Because of that, he says, "a frozen graft will eventually die."

With a shelf life of only about a month – with half of that time needed to test for HIV and other communicable diseases -- extending the shelf life of cartilage can make it more readily available to patients in need of a graft and reduce potentially long waits for a transplant.
 
Since it's already well understood that cartilage is best preserved at room temperature, Owens and Yue are instead focusing on the medium in which grafts are stored. They are trying different drug cocktails to test their effects on minimizing inflammation and thereby keeping cells in the cartilage alive longer.
 

Dr. Owens and researcher Li Yue, PhD.

Ideally, he says, "we could have grafts on the shelf all of the time. We would have a bank."

Other research involves determining the most efficient ways to use a graft, in other words how much bone and cartilage from a donor is needed for a transplant and how much could be saved for another patient and procedure.

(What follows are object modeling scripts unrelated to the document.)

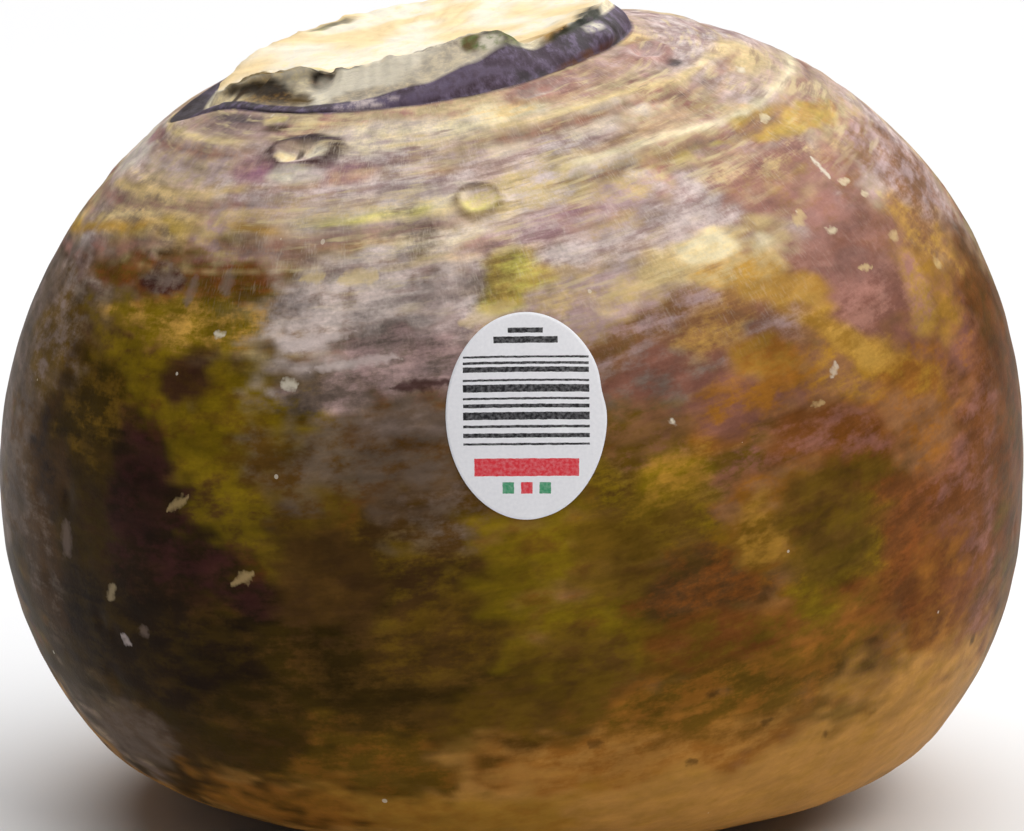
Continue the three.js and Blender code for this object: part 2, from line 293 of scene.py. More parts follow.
FRONT_PATCHES = [
    # the bottom, where the root lay shaded by the soil
    (30, 13, 50, 15, 3, "tan", "ochre", 0.4),
    (58, 24, 14, 14, 50, "tan", "ochre", 0.4),
    (14, 24, 22, 6, 0, "russet", "tan", 0.45),
    (-10, 12, 24, 6, 0, "ochre", "russet", 0.45),
    (-36, 12, 20, 6, -8, "russet", "bark", 0.45),
    (-56, 15, 14, 8, -20, "peat", "russet", 0.4),
    (-58, 18, 10, 8, -10, "dove", "sand", 0.4),
    # the dark left side: dark skin, painted darker still on the lower left as shade, away from the light
    (-50, 42, 34, 30, 0, "pine", "soot", 0.5),
    (-22, 31, 32, 13, 0, "pine", "peat", 0.4),
    (-19, 22, 15, 6, 0, "bark", "russet", 0.45),
    # grey down the left edge: painted sheen, the reflection at the grazing edge
    (-83, 56, 11, 34, 0, "loam", "dove", 0.4),
    (-70, 58, 7, 18, 0, "loam", "peat", 0.45),
    (-64, 54, 5, 8, 0, "peat", "loam", 0.5),
    (-66, 74, 9, 9, 0, "bark", "dove", 0.45),
    (-60, 58, 4, 12, 4, "umber", "soot", 0.45),
    (-49, 76, 10, 7, 0, "moss", "peat", 0.45),
    (-37, 78, 11, 4, 6, "moss", "mustard", 0.4),
    (-53, 65, 9, 6, 0, "pine", "bark", 0.45),
    (-34, 70, 11, 6, 0, "moss", "bark", 0.4),
    (-39, 72, 4.5, 3, 0, "plum", "umber", 0.35),
    (-28, 63, 13, 8, 0, "moss", "bark", 0.45),
    (-24, 57, 9, 6, 0, "olive", "peat", 0.5),
    (-44, 62, 6, 5, 0, "soot", "plum", 0.5),
    (-44, 56, 7, 5, 0, "plum", "soot", 0.5),
    (-37, 48, 12, 7, 10, "soot", "plum", 0.45),
    (-30, 54, 8, 5, -10, "moss", "peat", 0.45),
    (-24, 49, 6, 3.5, -10, "olive", "moss", 0.45),
    (-29, 43, 8, 3.4, 0, "soot", "plum", 0.5),
    (-21, 44.5, 5, 2.4, 0, "plum", "peat", 0.35),
    (-48, 34, 16, 10, 0, "soot", "pine", 0.4),
    (-42, 21, 8, 4, 0, "pine", "umber", 0.4),
    (-35, 35, 9, 5, 0, "soot", "pine", 0.45),
    (-31, 22, 8, 4, 0, "pine", "umber", 0.45),
    (-64, 40, 6, 9, 0, "umber", "loam", 0.3),
    # below and round the sticker
    (-14, 50, 14, 8, 0, "umber", "olive", 0.45),
    (-20, 44, 8, 5, 0, "pine", "umber", 0.5),
    (-8, 57, 8, 6, 0, "peat", "loam", 0.5),
    (-16, 65, 12, 9, 4, "loam", "peat", 0.5),
    (-11, 68, 8, 2, 0, "dove", "loam", 0.5),
    (-21, 71, 8, 3, 4, "dove", "moss", 0.5),
    (-10, 74, 9, 1.5, 4, "plum", "dove", 0.35),
    (4, 46, 12, 14, 0, "moss", "bark", 0.35),
    (12, 38, 9, 6, -10, "moss", "bark", 0.45),
    (3, 29, 12, 4, 0, "bark", "peat", 0.45),
    (-8, 38, 8, 5, 10, "peat", "bark", 0.45),
    # the right side
    (24, 31, 20, 6, 0, "bark", "russet", 0.5),
    (42, 62, 36, 24, 0, "clay", "russet", 0.45),
    (22, 79, 20, 9, 0, "clay", "mauve", 0.5),
    (34, 40, 14, 7, -6, "russet", "bark", 0.6),
    (20, 47, 11, 6, 5, "umber", "maroon", 0.5),
    (23, 39, 9, 4, 0, "maroon", "bark", 0.45),
    (46, 52, 15, 15, 0, "maroon", "rust", 0.35),
    (60, 58, 12, 28, 0, "maroon", "mulberry", 0.4),
    (74, 64, 12, 30, 0, "maroon", "peat", 0.45),
    (54, 40, 9, 8, 0, "russet", "maroon", 0.58),
    (36, 50, 9, 8, 10, "bark", "moss", 0.5),
    (35, 51.5, 6, 6, 0, "olive", "peat", 0.5),
    (27, 54, 5, 5, 0, "ochre", "bark", 0.4),
    (40, 61, 8, 4, -8, "bark", "maroon", 0.45),
    (36, 65, 11, 4, -6, "maroon", "mulberry", 0.45),
    (17, 64, 13, 7, -6, "bark", "mulberry", 0.45),
    (14, 57, 9, 6, 0, "bark", "moss", 0.45),
    (10, 61, 4, 5, 0, "peat", "moss", 0.4),
    (34, 58, 7, 4, 0, "bark", "peat", 0.45),
    (11, 50, 6, 5, 0, "bark", "peat", 0.35),
    (17, 61, 6, 3, 20, "moss", "ochre", 0.5),
    (14, 71, 12, 4, 4, "clay", "bark", 0.5),
    (24, 69, 8, 3, 10, "russet", "ochre", 0.45),
    (20, 76, 13, 4.4, 6, "mulberry", "dove", 0.45),
    (28, 72, 11, 4, 0, "mulberry", "russet", 0.5),
    (42, 73, 12, 4.5, -18, "clay", "ochre", 0.5),
    (26, 80, 9, 3, 6, "clay", "mustard", 0.45),
    (30, 75, 5, 2.4, -30, "ochre", "russet", 0.45),
    (51, 66, 9, 8, 0, "clay", "russet", 0.45),
    (57, 77, 9, 8, 0, "mulberry", "russet", 0.45),
    (60, 86, 12, 8, 0, "clay", "mustard", 0.5),
    (33, 96, 13, 4.5, 0, "rose", "mauve", 0.4),
    (43, 88, 13, 7, -10, "rose", "mulberry", 0.5),
    (47, 81, 8, 4, -16, "mulberry", "rose", 0.5),
    (58, 79, 6, 5, 0, "ochre", "clay", 0.45),
    (54, 80, 3, 6, -20, "mustard", "rose", 0.5),
    (-21, 48, 8, 6, 0, "peat", "umber", 0.45),
    (8, 36, 8, 5, 0, "bark", "peat", 0.4),
    # grey-brown at the lower left edge: the skin's own colour, with painted sheen
    (-53, 19, 9, 5, 0, "loam", "umber", 0.45),
    # the shoulder
    # pale lilac here is partly painted reflection of the soft light above
    (-17, 83, 17, 9, 0, "lilac", "dove", 0.33),
    (-12, 76, 14, 5, 0, "dove", "mauve", 0.55),
    (9, 104.5, 12, 3, 0, "lilac", "cream", 0.4),
    # darker just under the collar's left end: painted shade
    (-52, 102.5, 9, 3.5, 0, "mauve", "dove", 0.5),
    (-13, 94, 11, 4, 2, "lilac", "cream", 0.5),
    (10, 91, 22, 8, 6, "mauve", "lilac", 0.6),
    (2, 97, 16, 4, 4, "straw", "lilac", 0.5),
    (8, 83, 14, 5, 4, "honey", "mauve", 0.55),
    (14, 96, 8, 3, 6, "honey", "mauve", 0.5),
    (22, 88, 12, 4, 6, "honey", "straw", 0.45),
    (-1, 87, 5, 4, 20, "gold", "lime", 0.5),
    (34, 83, 7, 3, -30, "mustard", "ochre", 0.5),
    (42, 77, 9, 2.6, -36, "ochre", "mustard", 0.45),
    (50, 70, 8, 2.4, -24, "russet", "ochre", 0.45),
    (30, 86, 6, 2.6, -24, "honey", "mustard", 0.5),
    (26.5, 89.5, 5, 2.2, -14, "cream", "straw", 0.45),
    (-36, 92, 16, 5, 4, "honey", "mauve", 0.5),
    (-58, 92, 14, 6, 4, "dove", "honey", 0.5),
    (44, 99, 12, 4, -10, "rose", "honey", 0.35),
    (46, 104, 10, 3, -10, "rose", "mauve", 0.45),
    (70, 95, 10, 8, -30, "clay", "mauve", 0.5),
    (56, 104, 13, 3.6, -20, "gold", "mustard", 0.45),
    (43, 95, 12, 5, -8, "rose", "clay", 0.4),
    (-42, 79.5, 15, 3.4, 3, "moss", "mustard", 0.42),
    (-46, 84.5, 15, 4.2, 2, "bark", "maroon", 0.5),
    (-56, 84.5, 8, 3.5, 4, "bark", "maroon", 0.5),
    (-46, 83.5, 6, 2.5, 2, "dove", "plum", 0.55),
    (-34, 84, 4, 3.5, 2, "bark", "maroon", 0.5),
]
PATCH_STRENGTH = 0.88
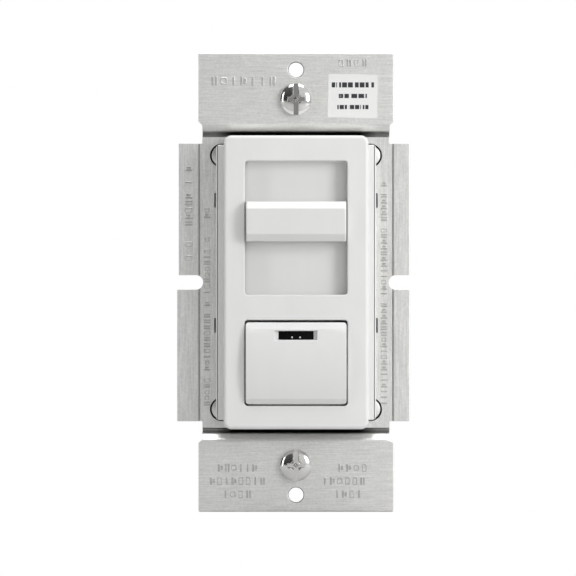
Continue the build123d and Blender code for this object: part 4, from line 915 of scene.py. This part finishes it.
def make_stamps():
    """Rows of generic struck marks where the strap is lettered."""
    plate = bend_edges()[0]
    tree = stamp_tree()
    joined = bmesh.new()
    for row, (first, last, tall) in enumerate(STAMP_ROWS):
        down = first[0] == last[0]
        front = STRAP_HIGH.y - sizes().sheet_thickness if abs(first[1]) * MM < plate else STRAP_LOW.y
        spots = int(math.dist(first, last) / (0.82 * tall)) + 1
        for kind, outlines in enumerate(STAMP_OUTLINES):
            made = grown(tree, struck_mark(outlines), {
                "Count": spots,
                "First": (first[0] * MM, front, first[1] * MM),
                "Last": (last[0] * MM, front, last[1] * MM),
                "Turn": (0, -math.pi / 2 if down else 0, 0),
                "Size": (tall * MM, sizes().stamp_height, tall * MM),
                "Kinds": len(STAMP_OUTLINES),
                "Kind": kind,
                "Seed": TREE_SEED + row,
                "Material": finish_store()["struck_aluminium"],
            })
            joined.from_mesh(made)
    new_piece("struck_marks", joined, "device", "strap_aluminium", crease=20.0, finish="struck_aluminium")


def make_rivets():
    """Four rivets: a flat head with a rounded rim, a shank and a rolled hollow tail."""
    dome = sizes().rivet_dome
    head, shank, tail, bore = RIVET_RADIUS, 1.2 * MM, 1.9 * MM, 0.8 * MM
    front, back = RIVET_LOW.y, RIVET_HIGH.y
    head_back = front + 1.3 * MM
    tail_front = back - 0.7 * MM
    depth = back - 4.0 * MM
    side = [(0.0, front), (head - dome, front), (head - 0.3 * dome, front + 0.3 * dome),
            (head, front + dome), (head, head_back), (shank, head_back), (shank, tail_front),
            (tail, tail_front), (tail, back - dome), (tail - 0.3 * dome, back - 0.3 * dome),
            (tail - dome, back), (bore + 2 * dome, back), (bore + 0.6 * dome, back),
            (bore, back - dome), (bore, depth), (0.0, depth)]
    made = grown(rivet_tree(), turned_solid("rivet", side), {
        "Span X": RIVET_HIGH.x - RIVET_LOW.x - 2 * head,
        "Span Z": RIVET_HIGH.z - RIVET_LOW.z - 2 * head,
        "Material": finish_store()["rivet_aluminium"],
    })
    place_piece("corner_rivets", outward(made), "device", "rivet_aluminium", "strap_rivets")


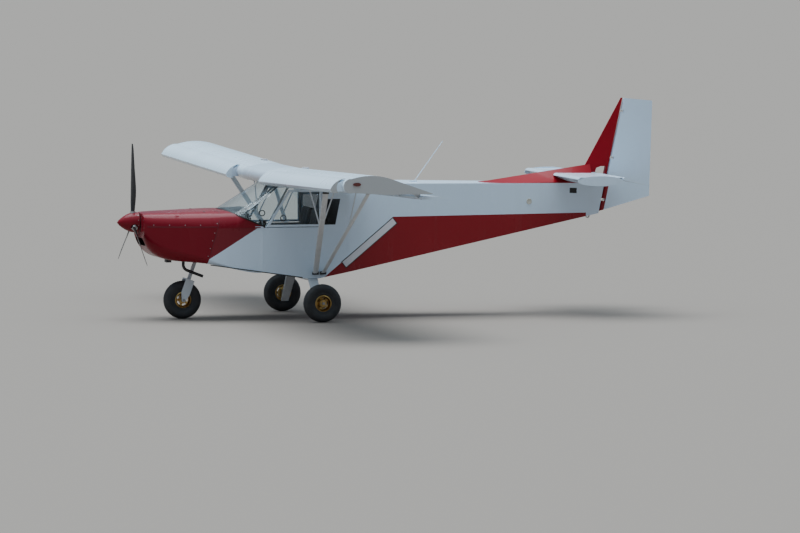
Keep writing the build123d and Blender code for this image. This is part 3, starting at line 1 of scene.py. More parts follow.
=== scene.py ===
# %% [markdown]
# # Dressing a high-wing ultralight
# The aircraft is a small two-seater of riveted sheet aluminium: flat fuselage sides, a thick
# straight wing on V struts, fat low-pressure tyres and a three-blade propeller. Its engineered
# pieces arrive as a fixed frame of CAD nodes. Here they get their finishes, and the small and soft
# pieces that CAD leaves out are modelled around them: rivets, seals, tyres with tread, seats.

# %% Load the frame
import itertools
import json
import math

import bmesh
import bpy
from mathutils import Matrix, Vector
from mathutils.bvhtree import BVHTree


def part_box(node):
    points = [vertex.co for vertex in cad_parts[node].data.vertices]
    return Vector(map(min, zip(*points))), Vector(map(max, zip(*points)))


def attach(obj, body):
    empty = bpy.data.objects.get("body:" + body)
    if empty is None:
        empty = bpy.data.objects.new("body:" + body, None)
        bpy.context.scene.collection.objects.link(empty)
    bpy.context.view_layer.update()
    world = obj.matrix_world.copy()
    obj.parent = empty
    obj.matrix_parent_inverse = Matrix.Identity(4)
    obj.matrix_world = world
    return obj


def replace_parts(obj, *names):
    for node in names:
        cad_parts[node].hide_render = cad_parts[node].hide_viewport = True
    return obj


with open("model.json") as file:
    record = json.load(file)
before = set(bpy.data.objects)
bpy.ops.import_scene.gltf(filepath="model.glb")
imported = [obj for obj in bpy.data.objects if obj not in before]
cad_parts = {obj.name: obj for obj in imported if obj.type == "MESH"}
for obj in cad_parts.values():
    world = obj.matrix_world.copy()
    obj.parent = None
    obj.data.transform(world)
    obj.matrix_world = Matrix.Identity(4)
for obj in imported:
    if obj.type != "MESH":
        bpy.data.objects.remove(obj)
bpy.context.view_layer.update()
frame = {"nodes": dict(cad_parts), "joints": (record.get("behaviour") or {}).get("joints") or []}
nodes = frame["nodes"]
pivots = {joint["name"]: Vector(joint["pos_m"]) for joint in frame["joints"]}
axle = pivots["main_wheel_left_spin"]

# %% [markdown]
# ## Stations
# Aircraft makers measure along the fuselage in stations. Ours count metres aft of the main wheels'
# axle, and `at` turns a station into the scene's X. Y is positive to starboard, and Z is up.

# %% Stations
PORT = -1
STARBOARD = 1
SIDES = (PORT, STARBOARD)


def at(station):
    return station + axle.x


def spot(station, y, z):
    return Vector((at(station), y, z))


# %% [markdown]
# ## Camera
# The photograph was taken from far off on the port side with a long lens, so perspective is nearly
# flat. A long focal length on a distant camera gives the same look: the near wing tip seems no
# larger than the far one.

# %% Camera
CAMERA_PLACE = Vector((-22.111, -88.285, 6.146))
CAMERA_TARGET = Vector((0.161, 0.0, 0.572))
FOCAL_LENGTH_MM = 348.2
SENSOR_WIDTH_MM = 36.0
FAR_CLIP = 900.0


def add_to_scene(name, data):
    made = bpy.data.objects.new(name, data)
    bpy.context.scene.collection.objects.link(made)
    return made


lens = bpy.data.cameras.new("long_lens")
lens.lens = FOCAL_LENGTH_MM
lens.sensor_width = SENSOR_WIDTH_MM
lens.clip_end = FAR_CLIP
camera = add_to_scene("camera", lens)
camera.location = CAMERA_PLACE
camera.rotation_euler = (CAMERA_TARGET - CAMERA_PLACE).to_track_quat("-Z", "Y").to_euler()
bpy.context.scene.camera = camera
print("camera distance", round((CAMERA_TARGET - CAMERA_PLACE).length, 1), "m")

# %% [markdown]
# ## Floor and light
# An overcast sky is one huge soft lamp, several times brighter overhead than at the horizon, and
# faintly blue. That is why wing tops glare while the sides stay calm and dark. A sky that runs from a
# dim horizon to a bright top gives it, and a broad sun behind cloud, nearly overhead, adds the last
# of the contrast. The floor is large and plain, and its bounce lights the wing from below.

# %% Floor and light
FLOOR_HALF = 320.0
FLOOR_COLOUR = (0.218, 0.178, 0.150, 1.0)
SKY_HORIZON = (0.105, 0.125, 0.155, 1.0)
SKY_ZENITH = (0.68, 0.87, 1.0, 1.0)
SKY_DIM_BELOW = 0.35
SKY_STRENGTH = 2.1
SUN_STRENGTH = 4.5
SUN_COLOUR = (0.84, 0.94, 1.0)
SUN_WIDTH_DEG = 50.0
SUN_TURN_DEG = (-9.0, -6.0, 0.0)


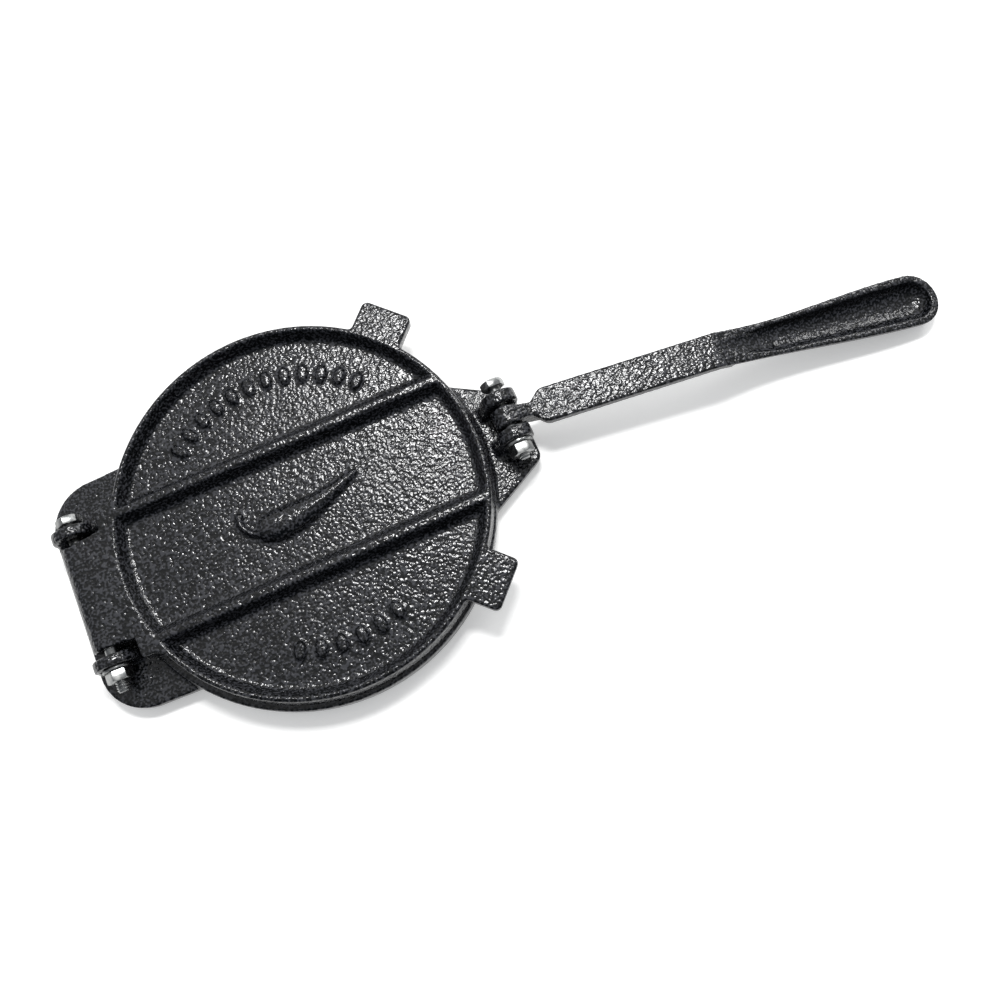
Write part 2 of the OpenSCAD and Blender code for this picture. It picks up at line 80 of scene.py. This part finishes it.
def new_material(name):
    material = bpy.data.materials.new(name)
    material.use_nodes = True
    return material, material.node_tree, material.node_tree.nodes["Principled BSDF"]


def ramp(tree, value, stops):
    node = add_node(tree, "ValToRGB", {"Fac": value})
    band = node.color_ramp
    while len(band.elements) < len(stops):
        band.elements.new(0.5)
    for element, (place, colour) in zip(band.elements, stops):
        element.position = place
        element.color = linear(colour)
    return node.outputs["Color"]


# Black enamel over a sand casting: near black with a cold tint, glossy, with pebbles from the
# sand grain that catch a lamp as sparks. Shade is painted into the pits of the grain, whose
# colour is made blacker than the tops, and the pebble tops are painted lighter.
GRAIN = 1.25 * MM
enamel, tree, shader = new_material("dipped_black_enamel")
place = add_node(tree, "TexCoord").outputs["Object"]
pebbles_and_pit_shade = add_node(tree, "TexNoise", {
    "Vector": place, "Scale": 1 / GRAIN, "Detail": 0.5, "Roughness": 0.4})
cells = add_node(tree, "TexVoronoi", {
    "Vector": place, "Scale": 0.6 / GRAIN}, feature="SMOOTH_F1")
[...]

These studies using cartilage from cadavers are strictly mechanical and involve assessing how much force "plugs" -- as Owens describes the pieces used to fill lesions -- can withstand before they get dislodged from where they're implanted.
 
One of the wonderful things about cartilage is that, unlike organ transplantation, they do not spur a significant immune response in recipients so rejection is not an issue, Owens says.
 
Another exciting research project for Owens involves applying human stem cells to a torn meniscus to promote healing.

"We actually have it healing in a petri dish," he says.
 
Someday it could prove beneficial in speeding healing following a very common procedure – surgically repairing a torn meniscus. Owens has teamed up with researcher Chat Jayasuriya, PhD, who is affiliated with Rhode Island Hospital and Brown University. Their project has received $75,000 in funding through the Advance Clinical Translational Research initiative, a collaboration between Brown University Health and the state's leading medical and academic centers.
 
"This is very exciting stuff," Owens says.

This research dovetails nicely with the opening of the Cartilage Repair Center at University Orthopedics. This center offers comprehensive management of cartilage and meniscus injuries using cutting-edge techniques and science. 

"We're the only cartilage center in Rhode Island," Owens says.